• Data section:

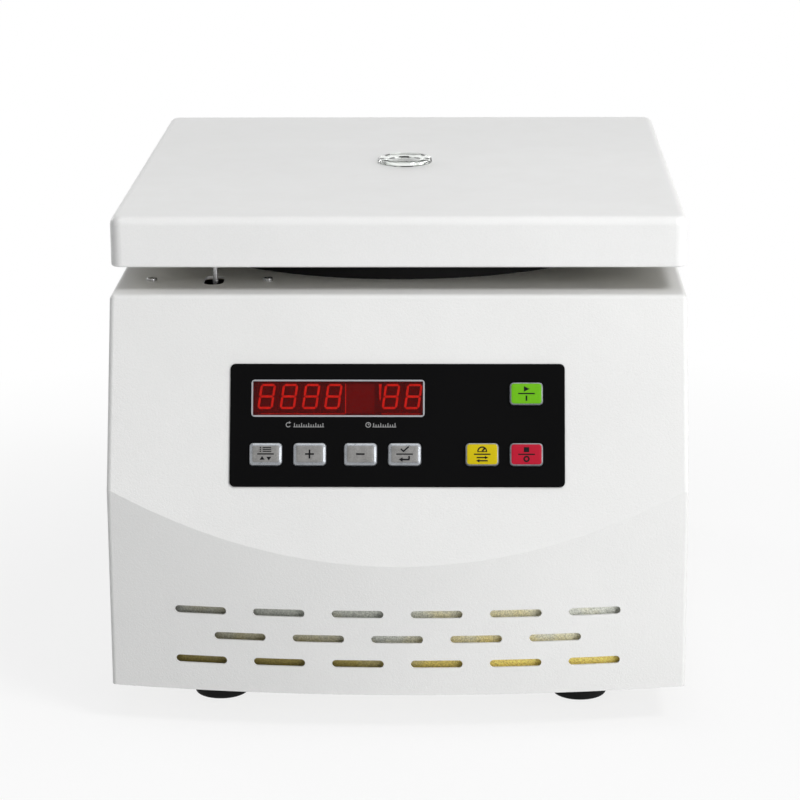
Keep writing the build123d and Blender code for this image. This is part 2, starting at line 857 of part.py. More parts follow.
# Tubes standing in the sockets, and their caps
with BuildPart() as one_tube:
    Cylinder(tube_radius, tube_length, align=(Align.CENTER, Align.CENTER, Align.MIN))
    fillet(one_tube.edges().group_by(Axis.Z)[0], tube_round)
    with Locations((0, 0, tube_wall)):
        Cylinder(
            tube_radius - tube_wall, tube_length, align=(Align.CENTER, Align.CENTER, Align.MIN),
            mode=Mode.SUBTRACT,
        )

with BuildPart() as sample_tubes:
    add([one_tube.part.moved(place) for place in socket_places])
save(sample_tubes, "sample_tubes")

with BuildPart() as one_cap:
    with Locations((0, 0, tube_length + cap_top)):
        Cylinder(cap_radius, cap_height, align=(Align.CENTER, Align.CENTER, Align.MAX))
    fillet(one_cap.edges().group_by(Axis.Z)[-1], cap_round)
    with Locations((0, 0, tube_length)):
        Cylinder(
            tube_radius + screw_play, cap_height, align=(Align.CENTER, Align.CENTER, Align.MAX),
            mode=Mode.SUBTRACT,
        )

with BuildPart() as tube_caps:
    add([one_cap.part.moved(place) for place in socket_places])
save(tube_caps, "tube_caps")

# Grooved nut that holds the rotor on its hub
with BuildPart() as rotor_nut:
    with Locations((0, y_axis, z_hub)):
        Cylinder(rotor_nut_radius, rotor_nut_height, align=(Align.CENTER, Align.CENTER, Align.MIN))
        Cylinder(
            shaft_radius + shaft_play, rotor_nut_height - rotor_nut_roof,
            align=(Align.CENTER, Align.CENTER, Align.MIN), mode=Mode.SUBTRACT,
        )
        with PolarLocations(rotor_nut_radius, rotor_nut_grip_count):
            Cylinder(rotor_nut_grip_radius, 4 * rotor_nut_height, mode=Mode.SUBTRACT)
save(rotor_nut, "rotor_nut")

# Lid: a deep tray, its inner plate, the window and the tube between them
def lid_block(inset):
    """The lid as a closed block, with its sides and top set in by inset."""
    with BuildPart() as block:
        with BuildSketch(Plane.XY.offset(lid_bottom)):
            with Locations((0, y_lid_middle)):
                RectangleRounded(cabinet_width - 2 * inset, lid_depth - 2 * inset, lid_corner_radius - inset)
        extrude(amount=lid_height - inset)
        fillet(block.edges().group_by(Axis.Z)[-1], lid_edge_radius - inset)
    return block.part


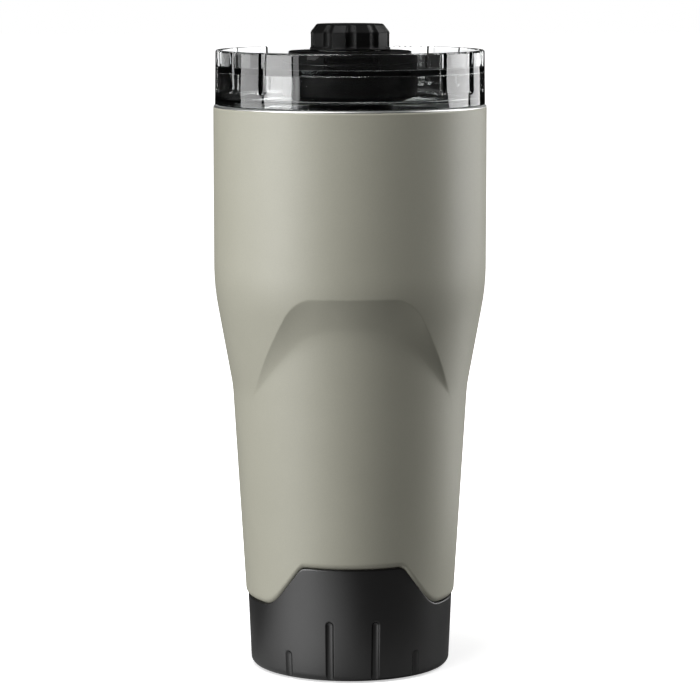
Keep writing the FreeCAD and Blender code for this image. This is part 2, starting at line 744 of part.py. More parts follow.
def make_knob():
    """Ten-sided knob with a flute at every corner, driven by the spindle's flat."""
    pitch = 360.0 / KNOB_LOBES
    corner_r = KNOB_APOTHEM / math.cos(math.radians(pitch / 2))
    chamfer_z = KNOB_TOP_Z - KNOB_CHAMFER_DROP
    corner = Vector(0, -corner_r, KNOB_FOOT_Z)
    corners = [Rotation(Vector(0, 0, 1), pitch * i).multVec(corner) for i in range(KNOB_LOBES)]
    prism = Part.Face(Part.makePolygon(corners + corners[:1])).extrude(Vector(0, 0, KNOB_TOP_Z - KNOB_FOOT_Z))
    outward = Vector(0, -KNOB_CHAMFER_DROP, KNOB_CHAMFER_IN)
    above_chamfer = half_space(Vector(0, -KNOB_APOTHEM, chamfer_z), outward)
    for i in range(KNOB_LOBES):
        prism = prism.cut(spun(above_chamfer, pitch * (i + 0.5)))
    envelope = turned([
        (0, KNOB_FOOT_Z),
        (KNOB_FLARE_R, KNOB_FOOT_Z, 0.3),
        (KNOB_FLARE_R - 0.1, KNOB_TOP_Z - 2.4),
        (KNOB_FLARE_R - 1.9, KNOB_TOP_Z, 0.5),
        (0, KNOB_TOP_Z),
    ])
    knob = prism.common(envelope)
    flute_foot = KNOB_FOOT_Z + KNOB_FLARE_T
    bend = Vector(0, -corner_r - 1.1, chamfer_z)
    upright = Part.makeCylinder(KNOB_FLUTE_R, chamfer_z - flute_foot, Vector(0, bend.y, flute_foot))
    leaning = Part.makeCylinder(KNOB_FLUTE_R, 6.0, bend, Vector(0, KNOB_CHAMFER_IN, KNOB_CHAMFER_DROP))
    flute = upright.fuse(leaning).fuse(Part.makeSphere(KNOB_FLUTE_R, bend))
    for i in range(KNOB_LOBES):
        knob = knob.cut(spun(flute, pitch * i))
    fit = 0.05
    drive_top = SPINDLE_TOP_Z + 0.1
    drive = disc(DRIVE_R + fit, KNOB_FOOT_Z - 1.0, drive_top)
    drive = drive.cut(block(6.0, DRIVE_FLAT + fit, 8.0, KNOB_FOOT_Z - 1.0, drive_top))
    knob = knob.cut(drive).cut(disc(SCREW_R + 0.2, drive_top - 0.5, SCREW_HEAD_Z + 0.5))
    head_room = disc(4.5, SCREW_HEAD_Z, KNOB_CAP_Z + 0.5)
    return knob.cut(head_room).cut(disc(KNOB_CAP_R + 0.05, KNOB_CAP_Z - 0.05, KNOB_TOP_Z + 1.0))


def make_knob_washer():
    """Thin low-friction washer under the knob."""
    return ring(JOURNAL_R + 0.1, 11.0, CAP_TOP_Z + 0.03, KNOB_FOOT_Z - 0.04)


def make_knob_screw():
    """Pan-head screw that holds the knob on the spindle."""
    tip, head_top = 213.0, SCREW_HEAD_Z + 1.6
    body = turned([
        (0, tip),
        (SCREW_R - 0.3, tip, 0.2),
        (SCREW_R, tip + 1.0),
        (SCREW_R, SCREW_HEAD_Z),
        (SCREW_HEAD_R, SCREW_HEAD_Z, 0.2),
        (SCREW_HEAD_R, head_top, 0.7),
        (0, head_top),
    ])
    slot = block(0.35, -1.6, 1.6, SCREW_HEAD_Z + 0.8, head_top + 0.4)
    return body.cut(slot).cut(spun(slot, 90))


def make_knob_cap():
    """Flush cap over the screw."""
    top = KNOB_TOP_Z - 0.15
    radius = KNOB_CAP_R - 0.02
    return turned([(0, KNOB_CAP_Z), (radius, KNOB_CAP_Z), (radius, top, 0.3), (0, top)])


MAKERS = {
    "outer_shell": make_outer_shell,
    "inner_liner": make_inner_liner,
    "base_plate": make_base_plate,
    "vacuum_seal_bead": make_vacuum_seal_bead,
    "getter_tablet": make_getter_tablet,
    "getter_clip": make_getter_clip,
    "base_boot": make_base_boot,
    "foot_ring": make_foot_ring,
    "lid_shell": make_lid_shell,
    "lid_gasket": make_lid_gasket,
    "valve_housing": make_valve_housing,
    "housing_gasket": make_housing_gasket,
    "housing_cover": make_housing_cover,
    "spindle": make_spindle,
    "spindle_o_ring": make_spindle_o_ring,
    "thrust_washer": make_thrust_washer,
    "valve_plunger": make_valve_plunger,
    "plunger_seal": make_plunger_seal,
    "knob": make_knob,
    "knob_washer": make_knob_washer,
    "knob_screw": make_knob_screw,
    "knob_cap": make_knob_cap,
}


def main():
    os.makedirs("parts", exist_ok=True)
    for name, maker in MAKERS.items():
        shape = maker()
        print(name, shape.ShapeType, len(shape.Solids), shape.isValid(), round(shape.Volume, 1))
        shape.exportStep("parts/" + name + ".step")


main()
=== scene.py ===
import json
import math

import bmesh
import bpy
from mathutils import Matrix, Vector


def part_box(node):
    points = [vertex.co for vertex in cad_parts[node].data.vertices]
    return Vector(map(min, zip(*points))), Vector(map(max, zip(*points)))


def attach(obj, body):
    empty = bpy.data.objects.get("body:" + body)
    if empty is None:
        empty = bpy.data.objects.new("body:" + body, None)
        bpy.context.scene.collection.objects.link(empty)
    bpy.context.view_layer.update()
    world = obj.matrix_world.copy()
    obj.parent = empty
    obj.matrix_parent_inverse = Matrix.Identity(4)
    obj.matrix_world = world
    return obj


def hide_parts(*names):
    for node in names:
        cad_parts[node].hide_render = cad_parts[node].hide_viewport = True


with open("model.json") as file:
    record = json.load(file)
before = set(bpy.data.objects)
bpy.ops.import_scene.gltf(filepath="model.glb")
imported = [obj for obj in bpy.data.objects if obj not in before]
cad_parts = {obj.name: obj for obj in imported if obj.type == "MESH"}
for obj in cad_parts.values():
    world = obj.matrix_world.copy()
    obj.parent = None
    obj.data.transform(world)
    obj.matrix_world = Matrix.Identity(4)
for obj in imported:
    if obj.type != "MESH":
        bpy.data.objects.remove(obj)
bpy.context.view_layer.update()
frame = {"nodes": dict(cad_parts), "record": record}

# Shapes are worked out in millimetres, as in the CAD source, and become metres when a mesh is made.
MM = 0.001


def low(node):
    """Lowest corner of a CAD node in millimetres."""
    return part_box(node)[0] / MM


def high(node):
    """Highest corner of a CAD node in millimetres."""
    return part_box(node)[1] / MM


def round_radius(node):
    """Radius of a round CAD node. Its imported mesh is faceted, so its box falls just short of the circle."""
    return math.ceil(max(*high(node).xy, *(-low(node).xy)) * 10) / 10


def hole_radius(node):
    """Inner radius of a ring-shaped CAD node, from its own mesh."""
    return round(min(v.co.xy.length for v in frame["nodes"][node].data.vertices) / MM, 1)


# Levels and radii that come from the frame.
BODY_R = round_radius("outer_shell")
SHELL_TOP_Z = high("outer_shell").z
SHELL_FOOT_Z = low("outer_shell").z
RIM_Z = high("inner_liner").z
RIM_R = round_radius("inner_liner")
BOOT_FOOT_Z = low("base_boot").z
FOOT_RING_R = round_radius("foot_ring")
FOOT_RING_HOLE_R = hole_radius("foot_ring")
KNOB_FOOT_Z = low("knob").z
KNOB_TOP_Z = high("knob").z

# Shape of the cup, the same numbers as in the CAD source.
SHOULDER_Z, WAIST_Z, SEAM_Z, TONGUE_Z = 136.0, 100.5, 25.5, 40.7
WAIST_R, SEAM_R = 41.6, 37.07
WALL = 0.8
TONGUE_HALF_TOP, TONGUE_HALF_FOOT = 17.9, 28.3
BOOT_WALL, BOOT_CLEAR, SEAM_GAP = 1.8, 0.1, 0.25
BOOT_BASE_R, BOOT_BASE_Z, BOOT_RISE_PER_MM = 35.4, 3.0, 22.5  # the boot widens by 1 mm in 22.5 mm of height
CORE_INSET = BOOT_WALL + BOOT_CLEAR  # the shell's core lies this far inside the boot's outer face

# The two edges of a thumb ledge: height of the arch's top, angle at which it bends down, fall per degree past
# that, and the lowest height of the mesh row that follows it.
LEDGE_MOUTH = {"top": 136.5, "bend": 23.7, "fall": 1.18, "row_low": 104.0}
LEDGE_FOOT = {"top": 123.9, "bend": 19.2, "fall": 0.70, "row_low": 99.5}
LEDGE_HALF_ANGLE = 57.0  # degrees from a ledge's middle, beyond which the wall is plain
LEDGE_LOW_Z, LEDGE_HIGH_Z = 94.0, 150.0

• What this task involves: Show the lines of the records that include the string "context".

• Correct output:
        bpy.context.scene.collection.objects.link(empty)
    bpy.context.view_layer.update()
bpy.context.view_layer.update()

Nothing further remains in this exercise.